The approach of Christmas was a very emotional time for Kathryn Koob, who felt both joyful and sad. Like the rest of her colleagues, she stood accused of being a spy and had been told to expect a trial and what seemed like a strong chance of execution. Since she had been moved from the ambassador’s residence in early December to a small room on the top floor of the chancery, what had been the political section’s library, she was much closer to the chanting multitudes outside the compound’s front walls, and because she understood at least some Farsi it meant living with calls for American blood—her blood!—ringing in her ears day and night. In the crowd she could also hear vendors circulating drinks and snacks. It was bizarre, an ongoing festival of death and revenge. Her greatest fear, even greater than trial and the hanging judge, was that her captors would give her to this mob.
Ever since Ann Swift had disappeared after Thanksgiving, Koob had been held alone.
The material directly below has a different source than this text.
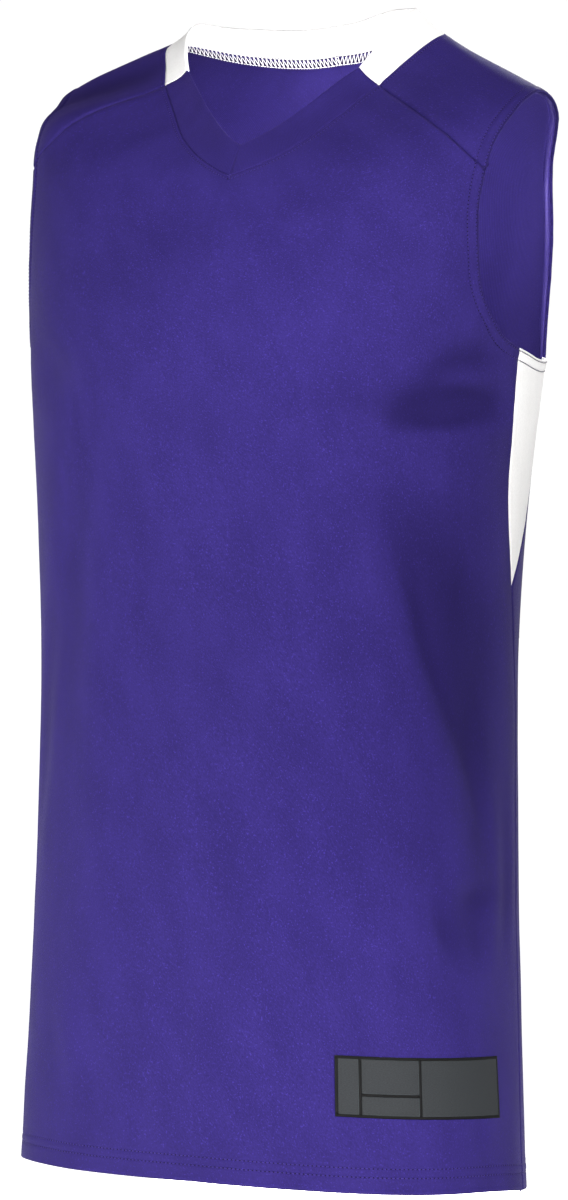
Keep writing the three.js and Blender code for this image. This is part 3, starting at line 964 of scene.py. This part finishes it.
def knit(name, color, roughness, rib=0.0, speck=0.3, sheen=0.3, tint=(1, 1, 1), crease_shade=0.5, contrast=1.0):
    """Fine double knit: rows of small loops, a faint slanting grain, bright specks and soft mottling.

    Rib says how strongly upright ribs show, speck how bright the specks are, hollow how much painted shade
    darkens the bottom of a deep crease, and contrast how much the grain and mottling show.
    """
    look = Look(name, roughness, 0.08, tint, sheen)
    cloth = look.layer("cloth")
    girth, along, rise = look.split(cloth)
    loops = look.math("MULTIPLY", look.ribs(girth, WALE), look.ribs(along, COURSE))
    grain = look.noise(cloth, (0.7, 1.9), 2.0, 0.5)
    specks = look.ramp(look.noise(cloth, (1.0, 1.3), 1.0), 0.62, 0.74)
    mottle = look.noise(cloth, (26, 60), 3.0, 0.2)
    upright = look.ribs(girth, RIB)
    tone = look.math("ADD", look.math("MULTIPLY", grain, 0.6), look.math("MULTIPLY", mottle, 0.4))
    tone = look.math("ADD", tone, look.math("MULTIPLY", upright, 0.14 * rib))
    base = look.blend(look.ramp(tone, 0.32, 0.68), shade(color, 1 - 0.2 * contrast),
                      shade(color, 1 + 0.17 * contrast))
    base = look.blend(look.math("MULTIPLY", specks, speck), base, shade(color, 2.8))
    # Painted shade: the colour darkens towards the bottom of deep troughs, by the rise in the cloth layer
    look.color(look.blend(look.ramp(rise, -6.0, -0.3, crease_shade, 0.0), base, shade(color, 0.2)))
    look.rough(look.ramp(grain, 0.25, 0.75, roughness - 0.07, roughness + 0.09))
    height = look.math("ADD", look.math("MULTIPLY", loops, 0.3), grain)
    height = look.math("ADD", height, look.math("MULTIPLY", upright, rib))
    look.bump(height, 0.16)
    return look.material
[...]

She spent her days sitting in an armchair reading novels under the watchful eye of the punctilious female guard she had dubbed Queenie. Koob ate sparingly and savored what she was given at mealtimes, and she could feel the excess pounds she had accumulated over years falling off rapidly. She was still wearing the green wool dress she had on the day of her capture, although she also had a pair of slacks and a pullover shirt that the guards had brought from the embassy co-op. After weeks of such rigid confinement, she decided that she needed some sort of exercise regimen to supplement the ten minutes a day she was allowed to stand and do calisthenics. She worked out isometric routines she could do in the chair, stretching, lifting herself by pressing down with her hands, pushing her hands together, alternately flexing and relaxing sets of muscles. As she grew thinner she also grew stronger and despite the restrictions felt herself becoming more flexible. On the wall opposite her chair one of the students had spray-painted the words, “Down With the Carter,” and some weeks later another had brought in an idealized portrait of Khomeini and tacked it over part of the slogan, so she now faced the imam’s portrait under the words “Down With.” Since none of her guards spoke English very well, nobody noticed the ironic juxtaposition, and she was silently amused by it. It symbolized for her the intellectual clumsiness of this whole terrifying exercise.
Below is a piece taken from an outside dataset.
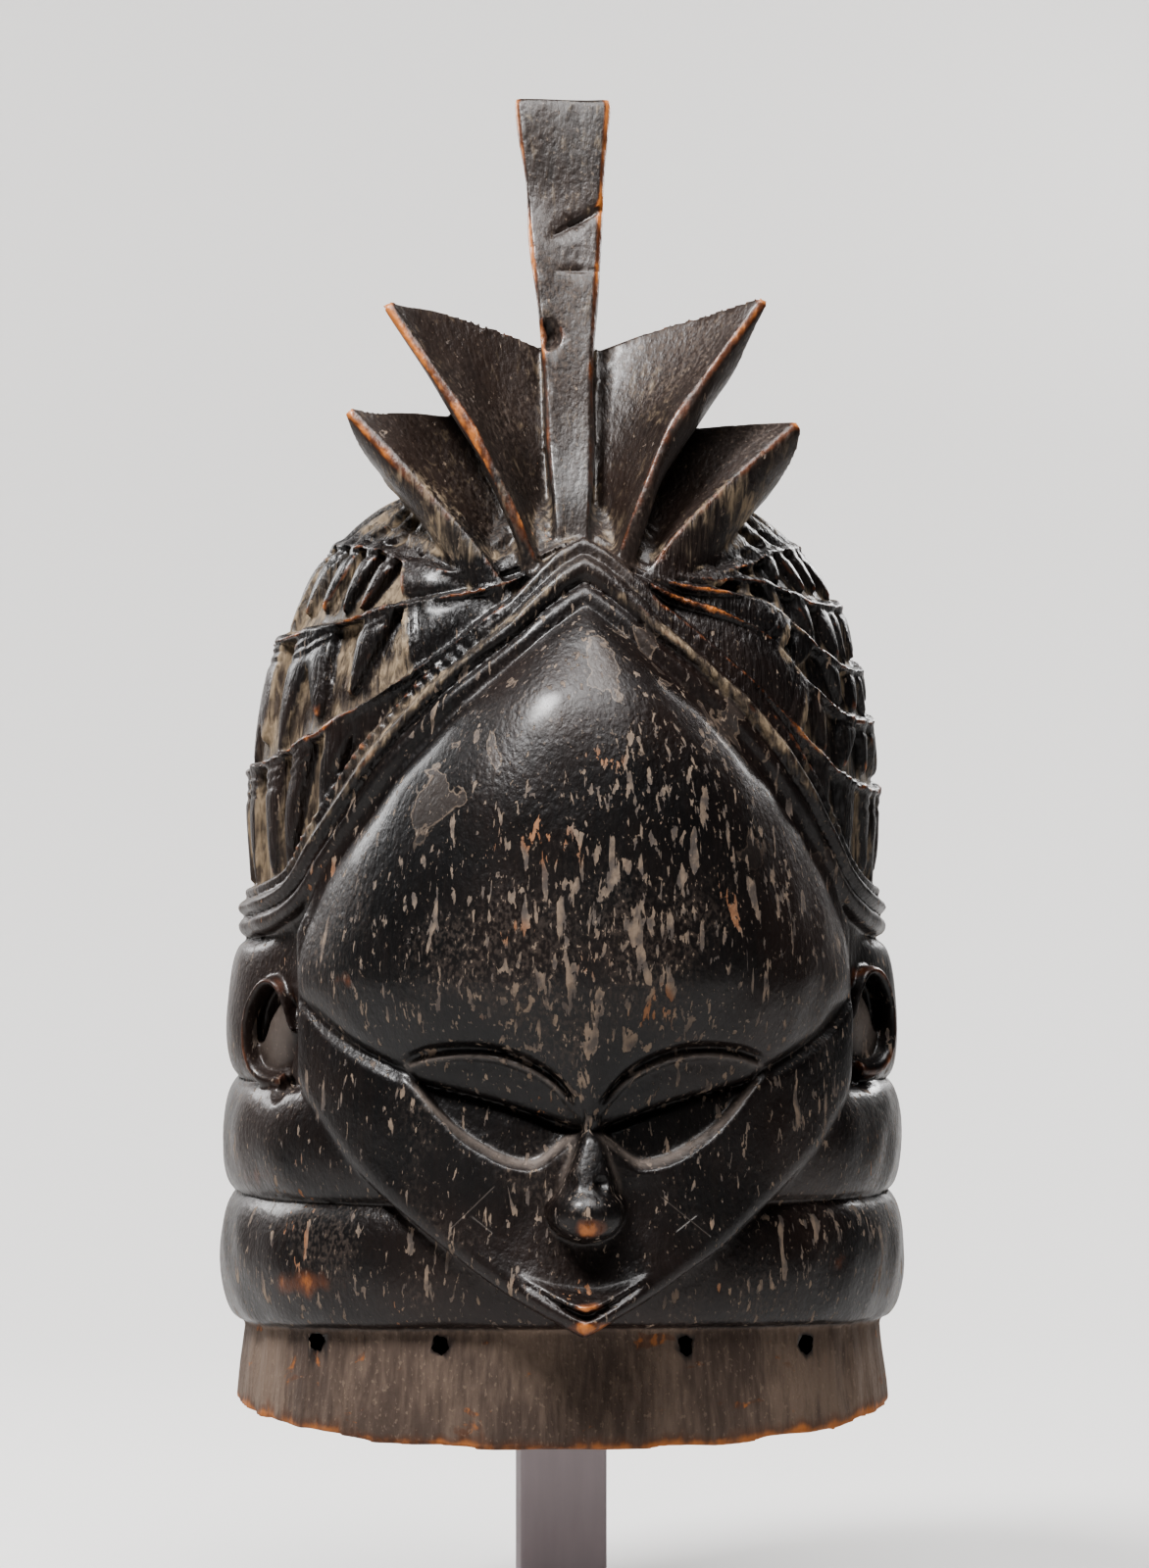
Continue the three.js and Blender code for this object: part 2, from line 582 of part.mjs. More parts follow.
// A tie hole at a place across the collar, on its front (-1) or its back (1).
function tieHole(x, z, side) {
  const y = side * (side < 0 ? COLLAR.front : COLLAR.back) * sectionShare(x, COLLAR.halfWidth);
  const box = new THREE.BoxGeometry(TIE_HOLE.width, TIE_HOLE.reach, TIE_HOLE.height);
  box.translate(x, y, z);
  return solid(box);
}

// The mask, joined and hollowed.
function mask(material) {
  const carved = wasm.Manifold.union([
    core(), face(), headband(), crownCap(), ear(-1), ear(1), blade(),
    ...LOCK_COUNTS.map((_, n) => hairTier(n)),
    ...WINGS.map(wing),
  ]);
  const holes = TIE_HOLES.flatMap(([x, z]) => [tieHole(x, z, -1), tieHole(x, TIE_HOLE.backHeight, 1)]);
  const hollow = carved.subtract(cavity());
  return meshOf(wasm.Manifold.difference([hollow, ...holes]), "mask", material);
}

// A square bar or plate with rounded upright edges.
function squareBar(side, corner, height, name, material) {
  const half = side / 2;
  const shape = new THREE.Shape();
  shape.moveTo(-half + corner, -half);
  shape.lineTo(half - corner, -half);
  shape.absarc(half - corner, -half + corner, corner, -Math.PI / 2, 0);
  shape.absarc(half - corner, half - corner, corner, 0, Math.PI / 2);
  shape.absarc(-half + corner, half - corner, corner, Math.PI / 2, Math.PI);
  shape.absarc(-half + corner, -half + corner, corner, Math.PI, 1.5 * Math.PI);
  const geometry = new THREE.ExtrudeGeometry(shape, { depth: height, bevelEnabled: false, curveSegments: 3 });
  return meshOf(solid(geometry), name, material);
}

const blackWood = new THREE.MeshStandardMaterial({ color: 0x1d1815, roughness: 0.38, metalness: 0 });
const greyPaint = new THREE.MeshStandardMaterial({ color: 0x8d8788, roughness: 0.7, metalness: 0 });

const maskGroup = new THREE.Group();
maskGroup.position.z = MASK_LIFT;
maskGroup.add(mask(blackWood));

const foot = squareBar(FOOT_SIDE, FOOT_CORNER, FOOT_THICKNESS, "display_foot", greyPaint);
const postLength = MASK_LIFT + CAVITY.ceiling - FOOT_THICKNESS - 2 * FIT_GAP;
const post = squareBar(POST_SIDE, POST_CORNER, postLength, "display_post", greyPaint);
post.position.z = FOOT_THICKNESS + FIT_GAP;

const displayedMask = new THREE.Group();
displayedMask.add(maskGroup, post, foot);

export default displayedMask;
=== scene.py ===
"""A carved wooden helmet mask on its display post: the looks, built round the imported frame.

The carving is worked out in millimetres in the mask's own frame: +X is the mask's own left, the face looks
along -Y, and heights count up from the lower rim at the sides. gather turns that into the scene's metres.
Round the head, 0 degrees is the front and 90 degrees is +X.
"""

import logging
import math
from collections.abc import Callable, Sequence
from dataclasses import dataclass, field
from enum import Enum

import bmesh
import bpy
import numpy as np
from mathutils import Matrix, Vector


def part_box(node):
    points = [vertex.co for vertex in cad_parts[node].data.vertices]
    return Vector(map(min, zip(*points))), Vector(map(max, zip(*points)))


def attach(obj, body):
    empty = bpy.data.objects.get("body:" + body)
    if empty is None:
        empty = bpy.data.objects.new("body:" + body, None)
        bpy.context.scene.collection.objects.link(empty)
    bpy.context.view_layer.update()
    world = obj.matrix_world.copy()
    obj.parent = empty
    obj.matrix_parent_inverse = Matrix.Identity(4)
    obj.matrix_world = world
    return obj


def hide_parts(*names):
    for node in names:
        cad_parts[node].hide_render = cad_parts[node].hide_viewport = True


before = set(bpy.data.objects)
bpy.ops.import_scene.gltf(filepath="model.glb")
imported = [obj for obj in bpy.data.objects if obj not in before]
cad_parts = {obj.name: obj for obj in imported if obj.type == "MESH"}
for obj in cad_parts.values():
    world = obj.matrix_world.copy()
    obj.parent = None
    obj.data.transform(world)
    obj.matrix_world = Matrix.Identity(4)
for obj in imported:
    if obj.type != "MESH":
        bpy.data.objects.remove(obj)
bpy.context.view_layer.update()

log = logging.getLogger("mask")

METRES = 0.001  # a millimetre in the scene's unit
MASK_LIFT = 100.0  # millimetres from the foot's underside to the mask's rim
SLIVER = 0.0001  # metres left free inside the solid mask's box

Array = np.ndarray
Number = Array | float
Place = Callable[[Array, Array], Array]
Pair = tuple[float, float]
Pairs = tuple[Pair, ...]
Spot = tuple[float, float, float]
Shell = bmesh.types.BMesh
Piece = bpy.types.Object
Socket = bpy.types.NodeSocket


# Curves and blends


def blend(a: Number, b: Number, share: Number) -> Array:
    """Go from a to b as share goes from 0 to 1."""
    return a + (b - a) * share


def smooth_step(value: Array, low: float, high: float) -> Array:
    """Rise smoothly from 0 at low to 1 at high."""
    share = np.clip((value - low) / (high - low), 0.0, 1.0)
    return share * share * (3.0 - 2.0 * share)


def bump(value: Array, middle: Number, width: Number) -> Array:
    """Give a round bump of height 1 in the middle, which ends a width away."""
    share = np.clip(1.0 - ((value - middle) / width) ** 2, 0.0, 1.0)
    return share * share


def jitter(index: Array, salt: float) -> Array:
    """Give numbers from -1 to 1 that look random, the same each time for an index and salt."""
    return 2.0 * np.modf(np.abs(np.sin(index * 12.9898 + salt * 78.233)) * 437.585)[0] - 1.0


def towards_front(angle: Array) -> Array:
    """Give 1 at the front of the head, falling to 0 at its back."""
    return ((1.0 + np.cos(angle)) / 2.0) ** 2


def window(value: Array, rise: Sequence[float], fall: Sequence[float]) -> Array:
    """Rise smoothly from 0 to 1 over one range and fall back to 0 over another."""
    return smooth_step(value, *rise) * (1.0 - smooth_step(value, *fall))


def arch(share: Array) -> Array:
    """Go from 0 up to 1 and back as a half circle while a share goes from 0 to 1."""
    return np.sqrt(np.clip(4.0 * share * (1.0 - share), 0.0, 1.0))


def dome(offset: Array) -> Array:
    """Give a half circle of height 1 over offsets from -1 to 1."""
    return np.sqrt(np.clip(1.0 - offset**2, 0.0, 1.0))


def unit(rows: Array) -> Array:
    """Scale each row to a length of 1."""
    return rows / np.linalg.norm(rows, axis=1, keepdims=True)


def travelled(points: Array) -> Array:
    """Give how far along a path each of its points is."""
    return np.cumsum(np.linalg.norm(np.diff(points, axis=0, prepend=points[:1]), axis=1))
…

She, too, contemplated escape. There was a good chance that an Iranian family she knew who lived only a few blocks from the embassy would hide her if she could get there. A woman in Iran had a better chance of staying hidden than a man, because she could drape herself from head to toe in a chador and move around with relative freedom. Her Farsi was limited but serviceable. She tried to remember exactly how far it was from the ambassador’s house to the wall. There were trees along the inside of it. With her newfound agility, she might be able to pull herself up to a low branch, which would give her the step up she would need to get over. All she had to do was wait for her guard to fall asleep, which happened often enough.
But she had never tried it. Partly because the attempt would have been risky and bold, Koob always found a reason, or was given one, to delay. Then one day a young woman named Sheroor, who was the kindest of her guards, allowed her to spend a few minutes on the front porch of the residence. It was the only time she had been allowed outside since the day of the takeover. Standing in the clean winter air, savoring blue skies and the sweet odor of the pine grove that filled that side of the compound, admiring the glimmer of moisture on the grass from a recent shower, Koob also scouted for an escape avenue. She was dismayed to see that the wall was much higher and farther from the house than she had remembered. None of the trees had branches low enough for her to reach, and the inside perimeter was busy with armed guards. There was no chance she could escape in the way she had imagined.
When the interrogation sessions ended after the first days, Koob concluded that the documents in her office at the Iran-America Society had confirmed her stories and quashed any remaining suspicions of her work in Tehran. But then she noticed Queenie surreptitiously taking notes after they spoke. Her chief guard would seize upon some comment or phrase and twist its meaning into something sinister. Chatting one day about the Iran- America Society, her efforts to revive the Cultural Center in Tehran, Koob mentioned that she had been interviewed from time to time by reporters about the organization’s events or plans. Queenie seemed particularly interested in this.
“How did you relate to them?” she asked. As Koob described how she had tried to be helpful with the reporters, how she had welcomed the publicity and tried to encourage their interest and coverage, she noticed that her chief guard was scribbling furiously behind a stack of books. It dawned on her that Queenie had a completely different take on what she was talking about.
So she asked, “Hahnum, when you were just talking about reporters, you were talking about Iranian reporters who came to me to find out about American things, right?”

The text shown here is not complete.